29 economists and philosophers, including leading researchers published today in Utilitas: “avoiding the Repugnant Conclusion is not a necessary condition for a minimally adequate... approach to population ethics.” The link at the top of this post is to my own summary of the article and how we reached it, posted at Medium.
Population ethics asks how to evaluate policies and social trends that change the size of the global population. For decades, research has focused on whether to accept “the Repugnant Conclusion.” The Repugnant Conclusion is a hypothetical claim about how to compare populations of well-off people against imaginable, enormous populations of worse-off people. The Stanford Encyclopedia of Philosophy explains the Repugnant Conclusion and calls it “one of the cardinal challenges of modern ethics”. In a new publication in the journal Utilitas (link to open access paper), 29 philosophers, economists, and demographers agree: “avoiding the Repugnant Conclusion should no longer be the central goal driving population ethics research.”
The collaborators come from different institutes, continents, and academic disciplines. They also come from different perspectives. Their statement emphasizes that they came to their agreement for different reasons. Some think the Repugnant Conclusion is true. Others are unsure, but think it would be no big deal if true, or just one among many factors to consider. Others coauthors argue that the Repugnant Conclusion makes no sense to begin with.
Population ethics “is not simply an academic exercise, and we should not let it be governed by undue attention to one consideration.”
The collaborators conclude with a hope that population ethics will one day make progress beyond the debates and questions of today: “Perhaps someday the correct approach to axiology, social welfare, or population ethics will be agreed upon among experts. If so, we do not know whether the approach used will entail the Repugnant Conclusion. We should keep our minds open.”

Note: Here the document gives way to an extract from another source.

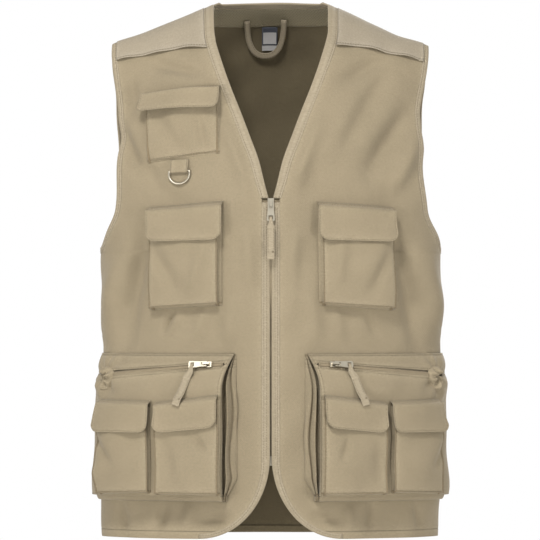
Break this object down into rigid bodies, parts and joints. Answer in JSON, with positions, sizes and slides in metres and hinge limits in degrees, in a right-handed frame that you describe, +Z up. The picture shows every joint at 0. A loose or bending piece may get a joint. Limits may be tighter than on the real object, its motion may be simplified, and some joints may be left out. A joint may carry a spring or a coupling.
{
  "type": "utility work vest",
  "caption": "Sleeveless cotton twill work vest with a V neck, front zip, flapped chest pockets, zipped bellows pockets and a D-ring.",
  "frame": {"origin": "midway between the high points of the two shoulder seams, where the vest hangs on its wearer", "axes": "+Z up along the wearer's body, the front faces -Y, +X towards the wearer's left"},
  "size_m": [0.4552, 0.2801, 0.6924],
  "materials": {
    "twill": "beige cotton-blend twill, washed, with soft creases",
    "yoke_twill": "the same twill, catching more light on the shoulders",
    "binding_tape": "folded twill binding with an edge stitch",
    "webbing": "folded strip of twill that holds the ring",
    "facing_knit": "fine open mesh facing",
    "nickel": "nickel-plated zinc and steel, softly polished",
    "coil": "dyed polyester coil zip",
    "label": "woven satin label, bare",
    "size_tab": "woven tab, bare"
  },
  "bodies": {
    "vest": {"back_panel": "twill", "back_yoke": "yoke_twill", "back_neck_binding": "binding_tape", "hanger_loop": "binding_tape", "neck_facing": "facing_knit", "neck_label": "label", "size_label": "size_tab", "ring_loop": "webbing", "main_slider": "nickel", "zip_stop": "nickel", "zip_coil": "coil", "upper_pouch": "twill", "upper_flap": "twill", "front_panel_right": "twill", "chest_pouch_right": "twill", "chest_flap_right": "twill", "cargo_pouch_right": "twill", "cargo_band_right": "twill", "inner_pouch_right": "twill", "inner_flap_right": "twill", "outer_pouch_right": "twill", "outer_flap_right": "twill", "front_band_right": "twill", "front_yoke_right": "yoke_twill", "neck_binding_right": "binding_tape", "armhole_binding_right": "binding_tape", "zip_tape_right": "binding_tape", "cargo_zip_right": "coil", "cargo_slider_right": "nickel", "front_panel_left": "twill", "chest_pouch_left": "twill", "chest_flap_left": "twill", "cargo_pouch_left": "twill", "cargo_band_left": "twill", "inner_pouch_left": "twill", "inner_flap_left": "twill", "outer_pouch_left": "twill", "outer_flap_left": "twill", "front_band_left": "twill", "front_yoke_left": "yoke_twill", "neck_binding_left": "binding_tape", "armhole_binding_left": "binding_tape", "zip_tape_left": "binding_tape", "cargo_zip_left": "coil", "cargo_slider_left": "nickel"},
    "main_zip_pull": {"main_pull": "nickel", "main_tab": "twill"},
    "ring": {"d_ring": "nickel"},
    "cargo_zip_pull_right": {"cargo_pull_right": "nickel", "cargo_tab_right": "twill"},
    "cargo_zip_pull_left": {"cargo_pull_left": "nickel", "cargo_tab_left": "twill"}
  },
  "joints": [
    {"name": "main_pull_hinge", "type": "hinge", "parent": "vest", "child": "main_zip_pull", "pos_m": [0, -0.13127, -0.26009], "axis": [-1, 0, 0], "range_deg": [0, 165]},
    {"name": "cargo_pull_hinge_right", "type": "hinge", "parent": "vest", "child": "cargo_zip_pull_right", "pos_m": [-0.08269, -0.13385, -0.4654], "axis": [0.0432, 0.4892, 0.8711], "range_deg": [0, 140]},
    {"name": "cargo_pull_hinge_left", "type": "hinge", "parent": "vest", "child": "cargo_zip_pull_left", "pos_m": [0.08269, -0.13385, -0.4654], "axis": [0.0432, -0.4892, -0.8711], "range_deg": [0, 140]},
    {"name": "ring_hinge", "type": "hinge", "parent": "vest", "child": "ring", "pos_m": [-0.1175, -0.10347, -0.21863], "axis": [-0.9376, 0.3446, -0.0463], "range_deg": [0, 110]}
  ]
}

Contact: Dean Spears. dspears@utexas.edu
Citation: Zuber, et al. (2021) Utilitas (link)
Echoing what Max says, I think this paper comes from the assumption that a lot of population ethics is just off down the wrong track of trying to craft theories in a somewhat ad hoc manner that avoid the repugnant conclusion. It is difficult to think of how else these people could try and make this point given that making the same points that others have made before, in some cases several decades ago, would not be publishable because they are not novel. This strikes me as something of a (frustrated?) last resort to try and make the discipline acknowledge that there might be a problem in the way it has been going for thirty years.
I suppose one alternative would have been to publish this on a philosophy blog, but then it would necessarily have got less reach than getting it in a top journal.
Although unusual in philosophy, the practice is widespread in science. Scientists will often write in short letters criticising published articles that are light on substantive argument but reiterate a view among some prominent researchers.
Finally, I think it is useful to have more surveys of what different researchers in a field believe, and this is one such instance of that - it tells us that several of the world's best moral philosophers are willing to accept this thing that everyone else seems to think is insane.